WORK REQUIRED:
From the first line of the data through the line containing "values.append(masks.get(name, 0.0))", return each line exactly.

----------------------------------------

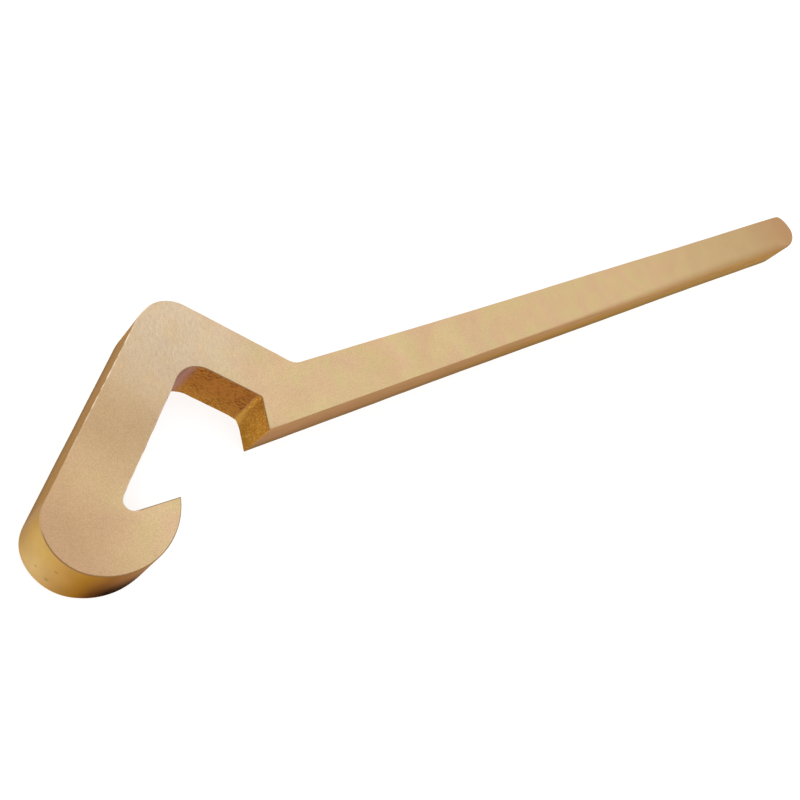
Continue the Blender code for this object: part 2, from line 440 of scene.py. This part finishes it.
class WrenchMesh:
    """Collects the vertices, faces and finish masks of the visual mesh."""

    def __init__(self, outline):
        self.outline = outline
        self.verts = []
        self.faces = []
        self.masks = {name: [] for name in MASKS}
        self.pits = [(outline.on_hook(share, height), radius) for share, height, radius in PITS]

    def add_vert(self, x, y, z, **masks):
        """A vertex at a place of the plan and a height, with the masks that aren't nothing there."""
        self.verts.append(self.outline.place(Vector((x, y)), z))
        for name, values in self.masks.items():
            values.append(masks.get(name, 0.0))

    def squeeze(self, x):
        """Share of the full thickness that is left towards the eased end."""
        eased = smooth_step(self.outline.end_x - END_DEPTH, self.outline.end_x, x)
        return 1 - END_DROP / (THICKNESS / 2) * eased

    def face_wave(self, x, y, level):
        """How far a ground face lies below its highest points."""
        wave = noise.noise(Vector((x, y, level * THICKNESS)) / FACE_WAVE_PITCH)
        return FACE_WAVE_HEIGHT * (0.5 + 0.5 * wave)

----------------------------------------

RESULT OF THIS EXERCISE:
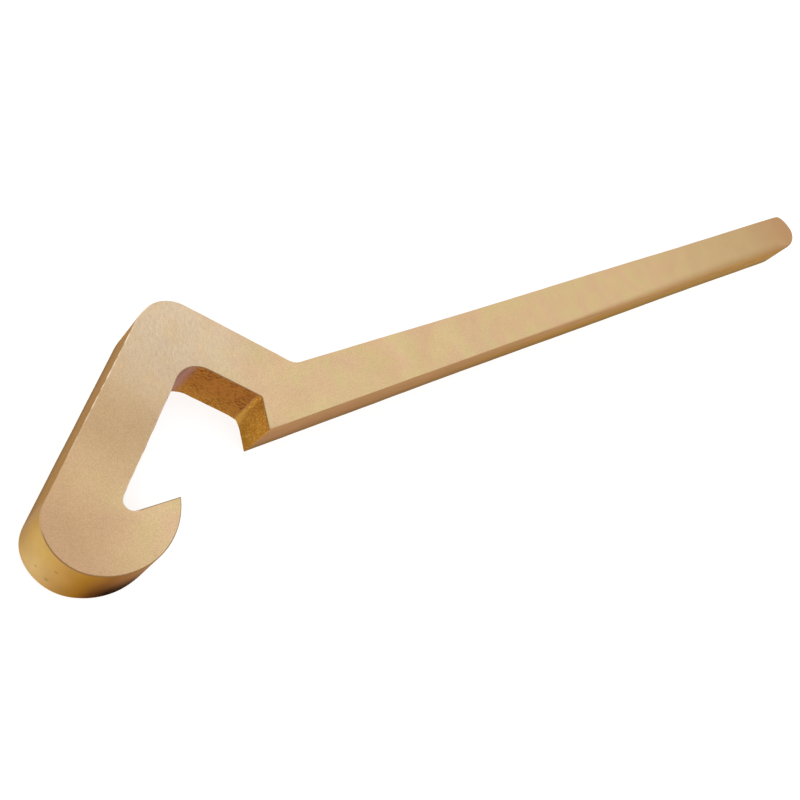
Continue the Blender code for this object: part 2, from line 440 of scene.py. This part finishes it.
class WrenchMesh:
    """Collects the vertices, faces and finish masks of the visual mesh."""

    def __init__(self, outline):
        self.outline = outline
        self.verts = []
        self.faces = []
        self.masks = {name: [] for name in MASKS}
        self.pits = [(outline.on_hook(share, height), radius) for share, height, radius in PITS]

    def add_vert(self, x, y, z, **masks):
        """A vertex at a place of the plan and a height, with the masks that aren't nothing there."""
        self.verts.append(self.outline.place(Vector((x, y)), z))
        for name, values in self.masks.items():
            values.append(masks.get(name, 0.0))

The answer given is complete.